In 2012, we organised an exhibition in Seoul, the first in the city to be held with the participation of Turkish contemporary artists. And I still remember the faces of the Koreans, how interested they were in the exhibits. Perhaps this inspired their government, because, in 2014, South Korea organised a huge cultural event in Istanbul, spending an incredible amount of money — the exhibition lasted three months. I recently talked with the mayor of Istanbul, and he commented on how much trade and cultural interaction with Korea has grown since. So it really worked.

Today, Istanbul is positioned as one of the world’s leading centers of art and culture. In this sense, the city itself has many advantages: its historical and cultural background, its incredibly central location — it’s not hard to get to. Yet Contemporary Istanbul is not only an art exhibition, in which twenty-one countries participate. We’ve also opened a publication department — we’ll be publishing a book every year, so Contemporary Istanbul week will go out to more than a thousand addresses around the world, giving people the chance to learn about Turkish art collectors.

Another project we’re starting is Contemporary Istanbul Education.
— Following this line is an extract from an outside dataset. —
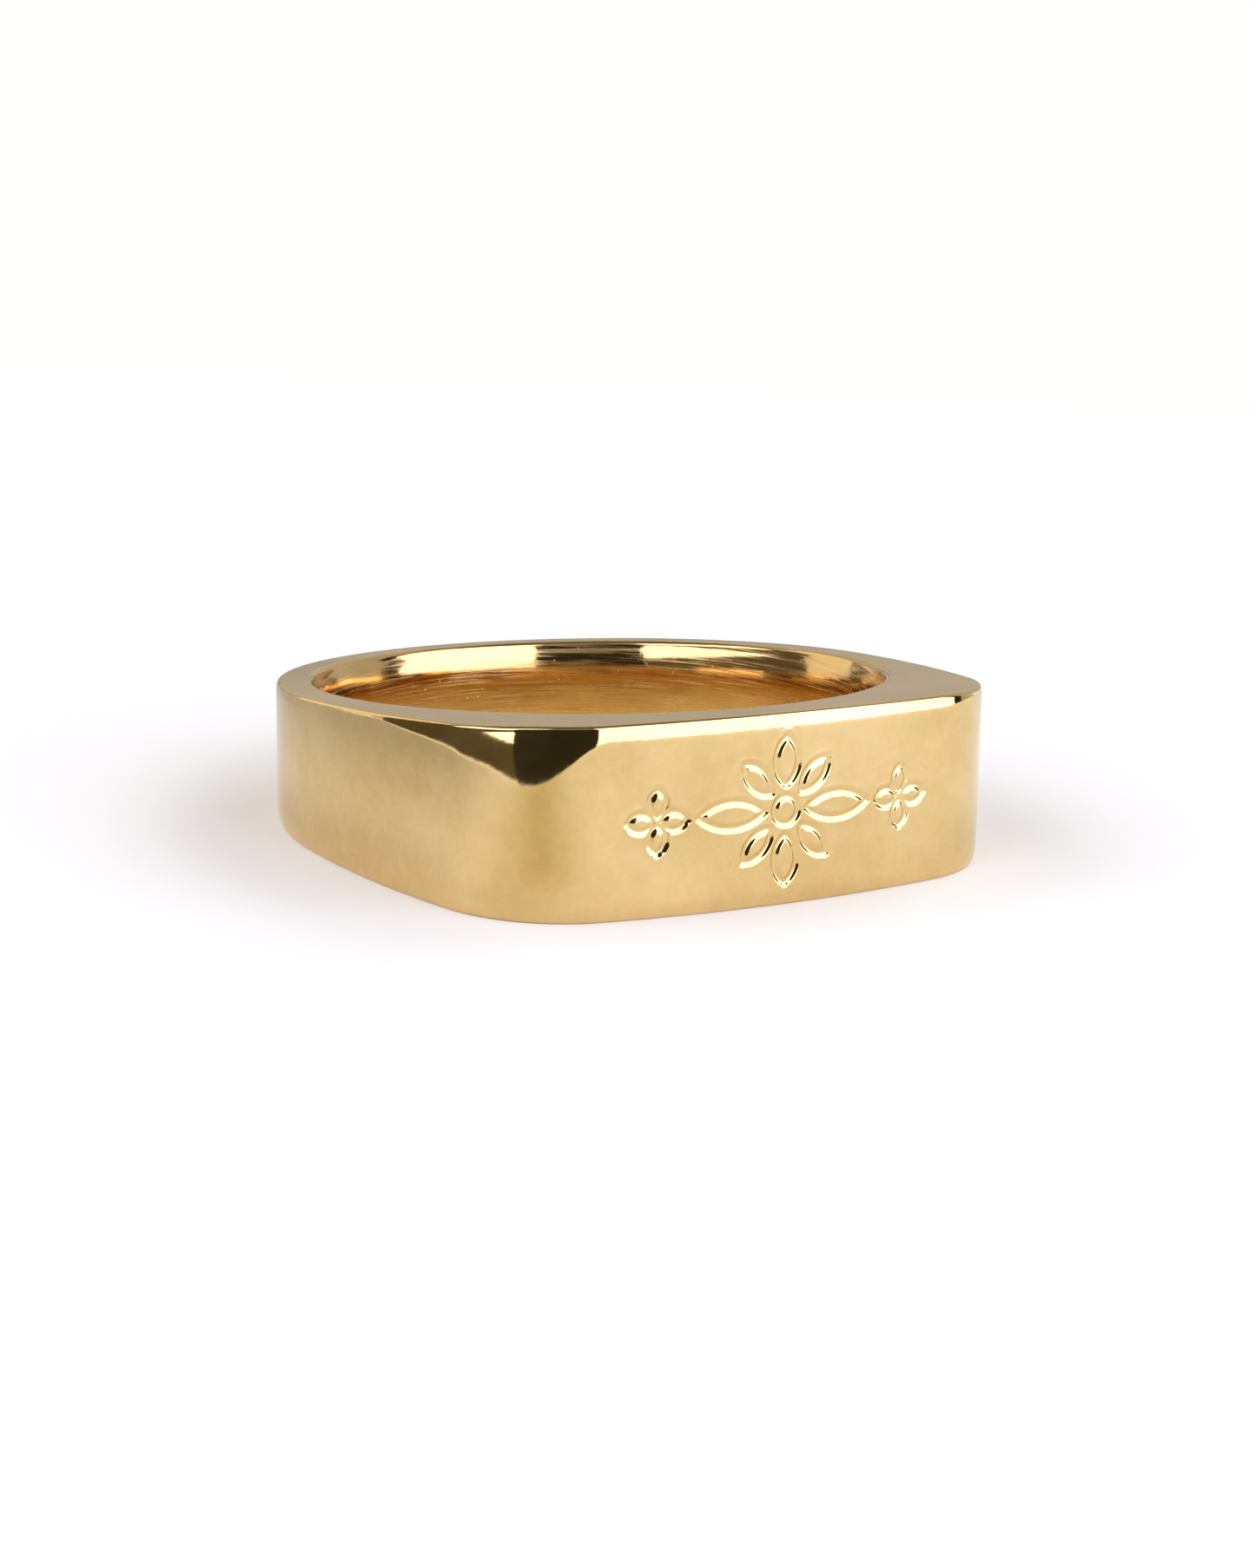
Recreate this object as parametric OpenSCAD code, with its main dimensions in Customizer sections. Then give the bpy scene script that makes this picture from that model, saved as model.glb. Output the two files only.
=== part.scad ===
// Signet ring lying on its side: a broad engraved head hard-soldered to a half-hoop shank.
// The origin is the middle of the finger bore. The flat side that the ring lies on is level,
// so the bore's axis leans by the taper of the ring's height. The signet face looks along -Y.

/* [Finger bore] */
// Inside diameter of the ring
bore_d = 18.5; // [15.4:0.1:21.5]
// Length of the straight wall in the middle of the bore
bore_land = 2; // [1:0.1:2.6]
// Radius that rounds the bore's wall outward on both sides of the straight part
comfort_r = 8; // [5:0.5:20]

/* [Head] */
// Metal between the bore and the middle of the face
head_wall = 2.05; // [1.4:0.05:3]
// Height of the ring at the middle of the face
face_h = 5.9; // [4.8:0.1:9]
// Radius of the gentle dome across the face
dome_r = 40; // [25:1:120]
// Radius of the two upright corners beside the face
corner_r = 4.4; // [1.5:0.1:5.4]
// Radius of the flanks that run from the corners back to the shank
flank_r = 29; // [20:1:60]

/* [Shank] */
// Metal between the bore and the outside of the shank
shank_wall = 1.4; // [1:0.05:1.9]
// Height of the ring at the back of the shank
back_h = 4; // [3:0.1:6]
// Thickness of the two soldered joints
seam_t = 0.06; // [0.03:0.01:0.15]

/* [Engraving] */
// Width of the cut lines at the surface of the face
line_w = 0.26; // [0.16:0.02:0.32]
// Depth of the cut lines
line_depth = 0.16; // [0.08:0.02:0.25]
// Reach of the rosette's two sideways petals
petal_side = 3; // [2.2:0.1:3.1]
// Reach of the rosette's two upright petals
petal_up = 2.25; // [1.6:0.05:2.3]
// Reach of the rosette's four slanting petals
petal_slant = 2.1; // [1.4:0.05:2.3]
// Half-width of the rosette's sideways and upright petals
petal_half_w = 0.4; // [0.25:0.01:0.5]
// Half-width of the rosette's slanting petals
slant_half_w = 0.3; // [0.2:0.01:0.4]
// Radius of the rosette's eye
eye_r = 0.42; // [0.32:0.01:0.6]
// Gap between the eye and the petals' points
petal_gap = 0.34; // [0.3:0.01:0.5]
// Distance along the face from its middle to each small floret
floret_off = 4.35; // [4.1:0.05:4.6]
// Reach of a floret's petals
floret_reach = 0.95; // [0.6:0.05:1.05]
// Half-width of a floret's petals
floret_half_w = 0.26; // [0.22:0.01:0.3]
// Distance from a floret's middle to its petals' inner points
floret_eye = 0.12; // [0.05:0.01:0.2]

/* [Hidden] */
$fn = 144;
gold = [0.86, 0.67, 0.36];
solder = [0.84, 0.68, 0.40];
bore_r = bore_d / 2;
face_y = bore_r + head_wall;
shank_r = bore_r + shank_wall;
// Half the height falls by this much for each millimetre toward the back
fall = (face_h - back_h) / 2 / (face_y + shank_r);
taper = atan(fall);
// Half the width that every cutting shape covers
reach = 2 * shank_r;
dome_c = [0, dome_r - face_y];
flank_c = [shank_r - flank_r, 0];
corner_c = circles_cross(dome_c, dome_r - corner_r, flank_c, flank_r - corner_r);

function half_h(y) = face_h / 2 - fall * (y + face_y);

// Right-hand crossing of the circle of radius ra about a with the circle of radius rb about b
function circles_cross(a, ra, b, rb) =
    let (d = norm(b - a), along = (b - a) / d, t = (d * d + ra * ra - rb * rb) / (2 * d))
    a + along * t + [-along[1], along[0]] * sqrt(ra * ra - t * t);

// Metal outside the corner's arc, between its two ends
module corner_waste() {
    to_face = (corner_c - dome_c) / norm(corner_c - dome_c);
    to_flank = (corner_c - flank_c) / norm(corner_c - flank_c);
    far = 2 * corner_r;
    difference() {
        polygon([corner_c, corner_c + to_face * far, corner_c + (to_face + to_flank) * far,
            corner_c + to_flank * far]);
        translate(corner_c) circle(corner_r);
    }
}

// Outside of the head in plan: domed face, rounded corners and flanks
module head_outline() {
    difference() {
        intersection() {
            translate([-reach, -reach]) square([2 * reach, reach]);
            translate(dome_c) circle(dome_r);
            translate(flank_c) circle(flank_r);
            mirror([1, 0]) translate(flank_c) circle(flank_r);
        }
        corner_waste();
        mirror([1, 0]) corner_waste();
    }
}

module outline() {
    head_outline();
    intersection() {
        circle(shank_r);
        translate([-reach, 0]) square([2 * reach, reach]);
    }
}

// Side view of the ring, which tapers from the face to the back
module tapered_height() {
    rotate([90, 0, 90])
        linear_extrude(2 * reach, center = true)
            polygon([[-reach, half_h(-reach)], [-reach, -half_h(-reach)],
                [reach, -half_h(reach)], [reach, half_h(reach)]]);
}

// Straight bore that flares toward both sides, for an easy fit on the finger
module finger_bore() {
    flare_h = min(face_h, comfort_r);
    cylinder(h = bore_land, r = bore_r, center = true);
    for (side = [0, 1]) mirror([0, 0, side])
        rotate_extrude()
            difference() {
                translate([0, bore_land / 2]) square([bore_r + comfort_r, flare_h]);
                translate([bore_r + comfort_r, bore_land / 2]) circle(comfort_r);
            }
}

module hoop() {
    difference() {
        intersection() {
            linear_extrude(2 * face_h, center = true) outline();
            tapered_height();
        }
        finger_bore();
    }
}

// The part of the hoop between y = from and y = to
module hoop_between(from, to) {
    intersection() {
        hoop();
        translate([-reach, from, -face_h]) cube([2 * reach, to - from, 2 * face_h]);
    }
}

// Outline of a pointed petal along +X between two distances from the motif's middle.
// Its two arcs are moved outward by grow.
module petal_shape(start, end, half_w, grow) {
    half_l = (end - start) / 2;
    r = (half_l * half_l + half_w * half_w) / (2 * half_w);
    intersection() {
        translate([start + half_l, half_w - r]) circle(r + grow);
        translate([start + half_l, r - half_w]) circle(r + grow);
    }
}

// Line cut round a petal
module petal(start, end, half_w) {
    difference() {
        petal_shape(start, end, half_w, line_w / 2);
        petal_shape(start, end, half_w, -line_w / 2);
    }
}

module rosette() {
    start = eye_r + petal_gap;
    difference() {
        circle(eye_r + line_w / 2);
        circle(eye_r - line_w / 2);
    }
    for (turn = [0, 180]) rotate(turn) {
        petal(start, petal_side, petal_half_w);
        rotate(90) petal(start, petal_up, petal_half_w);
        for (slant = [45, 135]) rotate(slant) petal(start, petal_slant, slant_half_w);
    }
}

module floret() {
    for (turn = [0:90:270]) rotate(turn) petal(floret_eye, floret_reach, floret_half_w);
}

// The ornament's lines, as deep everywhere as line_depth below the domed face
module engraving() {
    cut_h = 2 * head_wall / 3;
    difference() {
        translate([0, cut_h - face_y, 0])
            rotate([90, 0, 0])
                linear_extrude(2 * cut_h) {
                    rosette();
                    for (side = [-1, 1]) translate([side * floret_off, 0]) floret();
                }
        translate(dome_c) cylinder(h = 2 * face_h, r = dome_r - line_depth, center = true);
    }
}

// Turns the ring onto its lower side
module lying_down() {
    rotate([-taper, 0, 0]) children();
}

module signet_head() {
    color(gold)
        lying_down()
            difference() {
                hoop_between(-reach, -seam_t / 2);
                engraving();
            }
}

module shank() {
    color(gold) lying_down() hoop_between(seam_t / 2, reach);
}

// One of the two thin layers of solder between the head and the shank
module solder_seam(side) {
    color(solder)
        lying_down()
            intersection() {
                hoop_between(-seam_t / 2, seam_t / 2);
                translate([side > 0 ? 0 : -reach, -reach, -face_h]) cube([reach, 2 * reach, 2 * face_h]);
            }
}

module solder_seam_left() {
    solder_seam(-1);
}

module solder_seam_right() {
    solder_seam(1);
}

signet_head();
shank();
solder_seam_left();
solder_seam_right();
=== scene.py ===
import math
import bpy
import bmesh
from mathutils import Matrix, Vector


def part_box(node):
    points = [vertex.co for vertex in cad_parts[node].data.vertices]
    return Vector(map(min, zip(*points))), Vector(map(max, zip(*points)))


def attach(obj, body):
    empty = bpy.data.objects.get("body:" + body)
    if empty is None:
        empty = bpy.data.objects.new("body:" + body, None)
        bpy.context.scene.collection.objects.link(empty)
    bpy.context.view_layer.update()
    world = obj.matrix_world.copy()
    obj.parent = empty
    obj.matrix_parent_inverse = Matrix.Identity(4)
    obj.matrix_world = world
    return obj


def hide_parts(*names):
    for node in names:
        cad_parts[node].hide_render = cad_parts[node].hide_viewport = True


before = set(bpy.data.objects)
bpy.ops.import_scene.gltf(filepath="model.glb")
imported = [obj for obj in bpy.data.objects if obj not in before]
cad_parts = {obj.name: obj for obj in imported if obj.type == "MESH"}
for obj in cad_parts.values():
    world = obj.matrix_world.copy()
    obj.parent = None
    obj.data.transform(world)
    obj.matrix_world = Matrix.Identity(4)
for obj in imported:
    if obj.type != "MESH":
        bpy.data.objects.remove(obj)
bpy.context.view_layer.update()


# ---------------------------------------------------------------- shank
# The shank is the half hoop behind the finger: gold wire drawn to a flat section, bent round a
# mandrel and filed to taper toward the back. Its edges are rolled over by polishing and its
# inside is domed, so that it slides over the knuckle.

MM = 0.001
bore_radius = 9.25
shank_radius = 10.65
face_distance = 11.3
face_height = 5.9
back_height = 4.0
seam_thickness = 0.06
# How far the bore flares out toward its two ends, and the radii that polishing gave the edges.
bore_dome = 0.22
bore_edge = 0.18
edge_radius = 0.13
# Buffing has leaned the upper part of the outside inward. Each pair is an angle round the finger,
# from the middle of the face, and how far down the lean reaches. The left front corner has worn
# the most.
crown_reaches = ((-180, 0.08), (-66, 0.08), (-53, 0.75), (-44, 1.45), (-38.5, 2.15),
                 (-34.5, 1.4), (-30.5, 0.45), (30, 0.34), (35, 0.15), (180, 0.08))
low_crown_reach = 0.3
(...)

There is a huge need for education in the different fields of art: how to become a collector, how to start collecting — to give just one example. We’ll be collaborating with two major educational institutions in London and Berlin, organizing educational seminars, one-year certification programs in London at a very low cost.

Contemporary Istanbul has also become a very powerful tool for promoting the city. After twelve years, we now say that this organization no longer belongs to us, it belongs to Istanbul.

When we started in 2006, there wasn’t an art market to speak of. The one that existed then was 95% local. Turkish collectors were happy to buy Turkish contemporary art, and Turkish artists were very happy to sell to them. That was it. So when we started, that was the main idea — to have an international art market in Istanbul. In the first year, we organised 49 galleries, and only nine of them were from other countries. This year, we have43. What’s happened in these twelve years? First of all: artists. 12 to 15 years ago, the number one priority for an artist was to earn a living, to survive, and then to create art. Today, the number one priority is becoming international. Artists choose galleries on the basis of who will bring them to the international world, and not who will pay them more. At the same time, the mentality of the galleries has changed. Now all of them are also trying to become international, to have exhibits in other countries, at international fairs or in private exhibition centers. I remember a collector named Mustafa, who is now very prominent. We were standing in front of the German exhibition in Berlin in 2007, and I asked him: «Have you seen this gallery? The art they’re exhibiting is wonderful». And he replied that he didn’t buy foreign art. I told him: «Mustafa, I didn’t tell you to buy it, I just said to look». Two years later, Mustafa told me our exhibition, for the first week of December, would coincide with Art Basel in Miami. He called me a week before the opening of Contemporary Istanbul and said, «Look, I’m flying to Miami,» though he had our catalog in his hand. «Can you help me reserve these fourteen pieces? I’ll buy them when I get back». And why wouldn’t I? So I reserved them. Then he called me again, full of enthusiasm: «You know, I bought seventy pieces here! In Miami!» So you see, he’d become international.

So there have been big changes — steps forward a world where people will be happy because of differents between them.